Long Live the Dream,


5 thoughts on “The Greyhound and the Rabbit

  1. As we saw at the climax of the Women’s World Cup of Soccer semi-final match between England and Japan, competition at the elite level is not only arduous physically but emotionally as well. Athletes put their feelings at risk as much as their bodies.
    You are taking a strong, honest attitude toward this major disappointment, Megan. This shows your inner as well as outer strength.
    Continue to “enter the arena and make the attempt.” There’s more ahead for you yet!

  2. Your mindset is very mature and admirable! Also your blog makes me appreciate the benefits of Intercompetition a little bit more!

  3. Gah! This was so difficult to read as someone that wants the US team to put the best boats forward. I recently read “The Amateurs”, and this story sounds strangely familiar. The best boat (or sculler in 1984) has an off day on the wrong day (selection), which screws up the whole selection process and probably ensures that the whole teams’ results are worse than they would have been.

    After spending years in the UK watching (from a distance) how the GB squad does selection, I’m consistently amazed at how last-minute US selection decisions seem to be made. It really sucks that you got the short end of the stick this year. (And the US team is getting robbed of your speed, which is almost incomprehensible!)

    That said, your line here says it all: “I intend to do what is asked of me to make this summer the best it can be for my Team”. That’s 100% class, and please know you’ve got a lot of supporters no matter what the rest of boat selection holds for you.

  4. Another great post.

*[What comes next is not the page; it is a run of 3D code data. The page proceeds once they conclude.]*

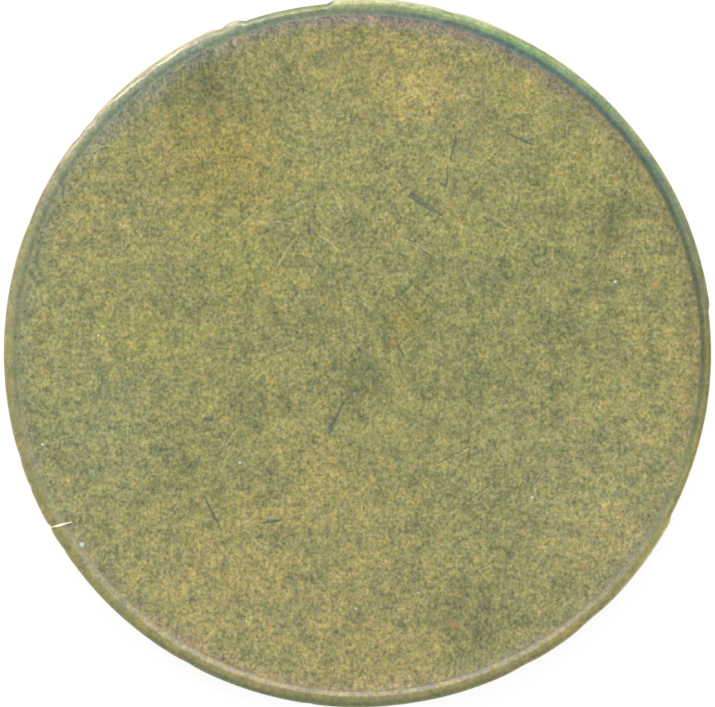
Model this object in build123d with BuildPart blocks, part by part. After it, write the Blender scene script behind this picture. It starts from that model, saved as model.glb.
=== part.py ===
"""Transit token: one struck brass disc with a raised rim on both faces.

The upper face is plain. The lower face carries a generic device in low relief: a circle of beads, a
plain ring and an eight-spoked wheel, with no lettering.

Frame: millimetres, +Z up through the middle of the disc. The origin is the centre of the rim's lower
crest, so the token lies on the plane z = 0 with its plain face up.
"""

import os
from math import radians, tan

from build123d import *

# ---------------------------------------------------------------- driving dimensions, mm
token_diameter = 30.0
token_thickness = 1.8  # over the two rim crests
rim_width = 0.63  # from the outer wall to the foot of the rim
rim_height = 0.12  # crest above the field, the same on both faces
rim_slope_angle = 32.0  # degrees, the inner side of the rim against the field
crest_width = 0.14  # flat land on top of the rim

foot_fillet = 0.15  # hollow where the rim meets the field

relief_height = 0.09  # device above its field, below the rim crest so that it never touches
relief_draft = 25.0  # degrees, so that the device leaves its die
bead_count = 80
bead_diameter = 0.62
ring_diameter = 19.5  # middle of the plain ring
ring_width = 0.32
wheel_diameter = 14.4  # over the felloe
felloe_width = 0.95
spoke_count = 8  # even, because each bar across the wheel makes two spokes
spoke_width = 0.75
hub_diameter = 3.45
hub_dimple_diameter = 1.35

# ---------------------------------------------------------------- worked out from those
token_radius = token_diameter / 2
foot_radius = token_radius - rim_width
crest_inner_radius = foot_radius + rim_height / tan(radians(rim_slope_angle))
crest_outer_radius = crest_inner_radius + crest_width
outer_round = token_radius - crest_outer_radius  # radius of the worn outer corner
upper_field = token_thickness - rim_height
lower_field = rim_height

bead_circle_radius = foot_radius - bead_diameter
ring_radius = ring_diameter / 2
wheel_radius = wheel_diameter / 2
spoke_bar_length = wheel_diameter - felloe_width  # ends buried in the felloe

# A bead is the cap of a ball whose centre is buried in the disc.
bead_ball_radius = ((bead_diameter / 2) ** 2 + relief_height**2) / (2 * relief_height)
bead_ball_depth = bead_ball_radius - relief_height


def rim_side(field_z: float, crest_z: float, wall_z: float):
    """One face's outline, drawn in the open BuildLine from the axis out to the wall."""
    field = Line((0, field_z), (foot_radius, field_z))
    slope = Line(field @ 1, (crest_inner_radius, crest_z))
    crest = Line(slope @ 1, (crest_outer_radius, crest_z))
    RadiusArc(crest @ 1, (token_radius, wall_z), outer_round * (1 if crest_z > field_z else -1))


# ---------------------------------------------------------------- the disc with its two rims
with BuildPart() as token:
    with BuildSketch(Plane.XZ):
        with BuildLine():
            rim_side(upper_field, token_thickness, token_thickness - outer_round)
            Line((token_radius, token_thickness - outer_round), (token_radius, outer_round))
            rim_side(lower_field, 0, outer_round)
            Line((0, lower_field), (0, upper_field))
        make_face()
    revolve(axis=Axis.Z)

    # The hollow at the foot of each rim.
    foot_circles = [
        edge
        for edge in token.edges().filter_by(GeomType.CIRCLE)
        if abs(edge.radius - foot_radius) < foot_fillet
    ]
    fillet(foot_circles, radius=foot_fillet)

    # The ring and the wheel, raised downwards from the lower field.
    struck_plane = Plane.XY.offset(lower_field)
    with BuildSketch(struck_plane):
        Circle(ring_radius + ring_width / 2)
        Circle(ring_radius - ring_width / 2, mode=Mode.SUBTRACT)
        Circle(wheel_radius)
        Circle(wheel_radius - felloe_width, mode=Mode.SUBTRACT)
        with PolarLocations(0, spoke_count // 2, angular_range=180):
            Rectangle(spoke_bar_length, spoke_width)
        Circle(hub_diameter / 2)
        Circle(hub_dimple_diameter / 2, mode=Mode.SUBTRACT)
    extrude(amount=-relief_height, taper=relief_draft)

    # The circle of beads just inside the rim.
    with Locations(Location((0, 0, lower_field + bead_ball_depth))):
        with PolarLocations(bead_circle_radius, bead_count):
            Sphere(bead_ball_radius)

token.part.label = "token"

# ---------------------------------------------------------------- files
os.makedirs("parts", exist_ok=True)
export_step(token.part, "parts/token.step")

brass_density = 8.5e-3  # g per cubic millimetre
print(f"token: {token_diameter:g} mm across, {token_thickness:g} mm thick")
print(f"volume {token.part.volume:.1f} mm3, about {token.part.volume * brass_density:.1f} g of brass")
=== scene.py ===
# %% [markdown]
# # A brass fare token
# A token like this is one piece of brass: a blank is punched out of strip, its edge is rolled up into a
# rim, and one blow between two dies finishes both faces. This lesson builds its visible surface as a
# single closed mesh, and spends the rest of its effort on the finish, because decades of handling are
# what make a plain disc of metal look real. All lengths are in metres, in the same frame as the packed
# model: +Z up through the disc, plain face up, lower rim on the plane z = 0.

import bpy
import numpy as np
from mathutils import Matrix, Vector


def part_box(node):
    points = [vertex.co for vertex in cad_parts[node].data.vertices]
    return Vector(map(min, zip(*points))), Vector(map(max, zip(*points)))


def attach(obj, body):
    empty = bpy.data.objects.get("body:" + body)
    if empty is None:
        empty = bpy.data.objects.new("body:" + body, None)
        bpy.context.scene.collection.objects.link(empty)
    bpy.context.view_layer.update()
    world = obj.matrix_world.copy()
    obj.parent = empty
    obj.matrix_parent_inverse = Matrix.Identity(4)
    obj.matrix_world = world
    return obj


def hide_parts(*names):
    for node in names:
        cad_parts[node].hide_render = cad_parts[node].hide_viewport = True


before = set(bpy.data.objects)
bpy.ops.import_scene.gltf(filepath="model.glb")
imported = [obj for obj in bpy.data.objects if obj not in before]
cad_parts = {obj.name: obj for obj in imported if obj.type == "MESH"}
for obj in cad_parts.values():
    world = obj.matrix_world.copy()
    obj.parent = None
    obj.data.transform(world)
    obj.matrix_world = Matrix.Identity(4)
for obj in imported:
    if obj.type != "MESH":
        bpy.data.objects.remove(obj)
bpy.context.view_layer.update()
low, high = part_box("token")
MM = 1e-3
radius = (high.x - low.x) / 2 / MM
thickness = (high.z - low.z) / MM
print(f"token: {2 * radius:.2f} mm across, {thickness:.2f} mm thick")

# %% [markdown]
# ## The rim's outline
# Both faces have the same rim. Going outwards it is a hollow where the rim rises from the field, a
# sloping side, a narrow worn crest and a well rounded outer corner, and then the plain edge. The
# outline is written in millimetres as a few arcs. The straight stretches need no points of their own,
# because they simply join the end of one arc to the start of the next.

# %% Dimensions of the rim, mm
RIM_WIDTH = 0.63  # from the edge to the foot of the rim
RIM_HEIGHT = 0.12  # from the field to the crest
SLOPE = np.radians(32.0)
CREST_WIDTH = 0.14
FOOT_HOLLOW = 0.20  # radius of the hollow at the foot
CREST_ROUND = 0.20  # radius of the worn inner corner of the crest

foot = radius - RIM_WIDTH
crest_start = foot + RIM_HEIGHT / np.tan(SLOPE)
crest_end = crest_start + CREST_WIDTH
corner_round = radius - crest_end
print(f"rim: foot at {foot:.2f} mm, crest from {crest_start:.2f} to {crest_end:.2f} mm")


# %% The outline as arcs
def arc(centre_r, centre_z, arc_radius, start, stop, points):
    """Points on a circle: the centre plus the radius times (cosine, sine) of evenly spaced angles."""
    angle = np.radians(np.linspace(start, stop, points))
    return np.column_stack(
        [centre_r + arc_radius * np.cos(angle), centre_z + arc_radius * np.sin(angle)]
    )


def upper_outline():
    """(radius, height) of the upper rim from the field outwards.

    A fillet between two lines that meet at the slope angle touches each of them at its radius times the
    tangent of half that angle from their corner.
    """
    half_turn = np.tan(SLOPE / 2)
    slope_degrees = np.degrees(SLOPE)
    field = thickness - RIM_HEIGHT
    hollow = arc(
        foot - FOOT_HOLLOW * half_turn, field + FOOT_HOLLOW, FOOT_HOLLOW, -90, slope_degrees - 90, 5
    )
    crest = arc(
        crest_start + CREST_ROUND * half_turn,
        thickness - CREST_ROUND,
        CREST_ROUND,
        90 + slope_degrees,
        90,
        5,
    )
    corner = arc(crest_end, thickness - corner_round, corner_round, 90, 0, 9)
    return np.vstack([hollow, crest, corner])


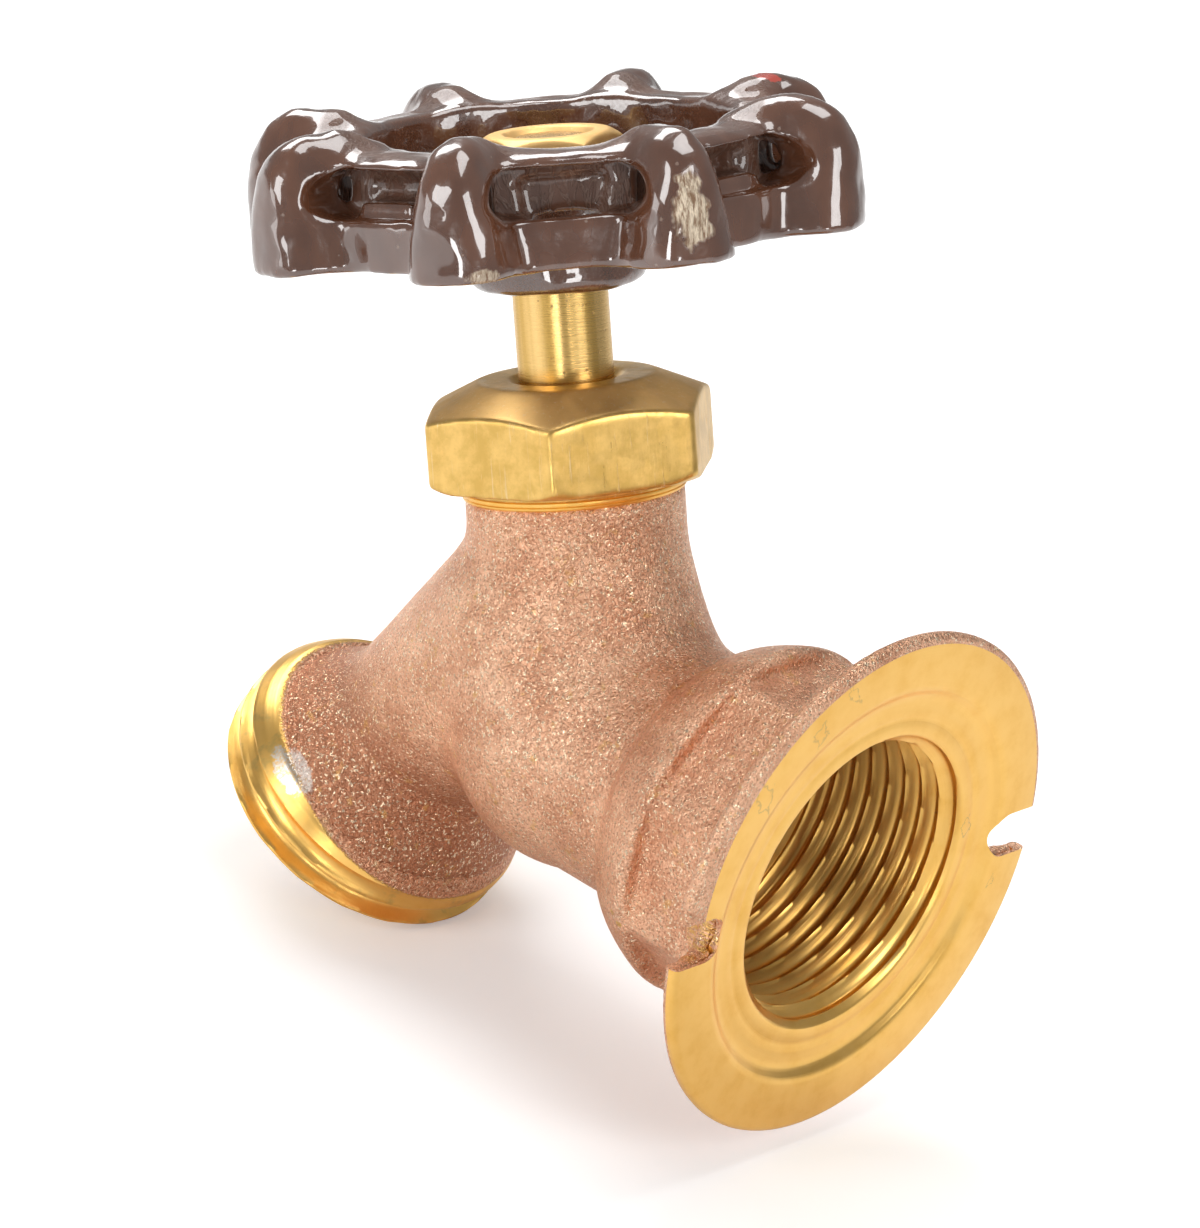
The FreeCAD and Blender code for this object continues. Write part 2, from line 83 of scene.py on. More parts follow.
hoseOut = Vector(hoseMount["axis"]).normalized()
hoseRoot = stemFoot + stemUp * outletCross
hosePlace = placeAlong(hoseRoot, (0, 1, 0), hoseOut)

inletPlace = placeAlong((0, 0, 0), (1, 0, 0), (0, 1, 0))


# Camera: where the photograph was taken from, in millimetres
cameraSet = {
    "at": (373.9, 257.3, 225.8),
    "right": (-0.666, 0.722, 0.187),
    "up": (-0.196, -0.411, 0.890),
    "lens": 188.7,
    "sensor": 36.0,
}


def makeCamera():
    data = bpy.data.cameras.new("camera")
    data.lens = cameraSet["lens"]
    data.sensor_width = cameraSet["sensor"]
    data.sensor_fit = "HORIZONTAL"
    data.clip_start = 0.01
    data.clip_end = 20.0
    camera = bpy.data.objects.new("camera", data)
    right = Vector(cameraSet["right"]).normalized()
    up = Vector(cameraSet["up"])
    up = (up - right * up.dot(right)).normalized()
    matrix = Matrix((right, up, right.cross(up))).transposed().to_4x4()
    matrix.translation = Vector(cameraSet["at"]) * mm
    camera.matrix_world = matrix
    bpy.context.scene.collection.objects.link(camera)
    bpy.context.scene.camera = camera


makeCamera()
print("camera set")


# A value that varies over space, made of math nodes in one tree
class Field:
    def __init__(self, tree, socket):
        self.tree = tree
        self.socket = socket

    def __add__(self, other):
        return mathNode("ADD", self, other)

    def __radd__(self, other):
        return mathNode("ADD", other, self)

    def __sub__(self, other):
        return mathNode("SUBTRACT", self, other)

    def __rsub__(self, other):
        return mathNode("SUBTRACT", other, self)

    def __mul__(self, other):
        return mathNode("MULTIPLY", self, other)

    def __truediv__(self, other):
        return mathNode("DIVIDE", self, other)

    def __rtruediv__(self, other):
        return mathNode("DIVIDE", other, self)

    def __neg__(self):
        return mathNode("MULTIPLY", self, -1.0)

    def __abs__(self):
        return mathNode("ABSOLUTE", self)

    def __pow__(self, other):
        return mathNode("POWER", self, other)


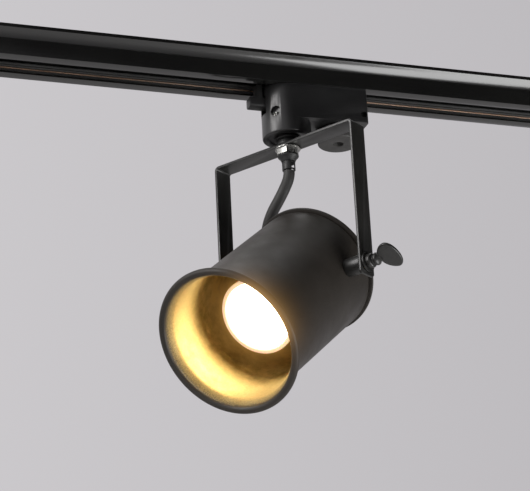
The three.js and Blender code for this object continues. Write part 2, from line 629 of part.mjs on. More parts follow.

Thank you for this, you are a true inspiration. I’m sorry that your time in the pair is over for the summer and I wish you the best of luck in the coming selection.

  5. A gut-wrenching post, with an inspirational theme. Giving it your best, putting your confidence in your coaches and teammates. This one line gave me chills of respect for you as I read it: “I intend to do what is asked of me to make this summer the best it can be for my Team.” You inspire me greatly.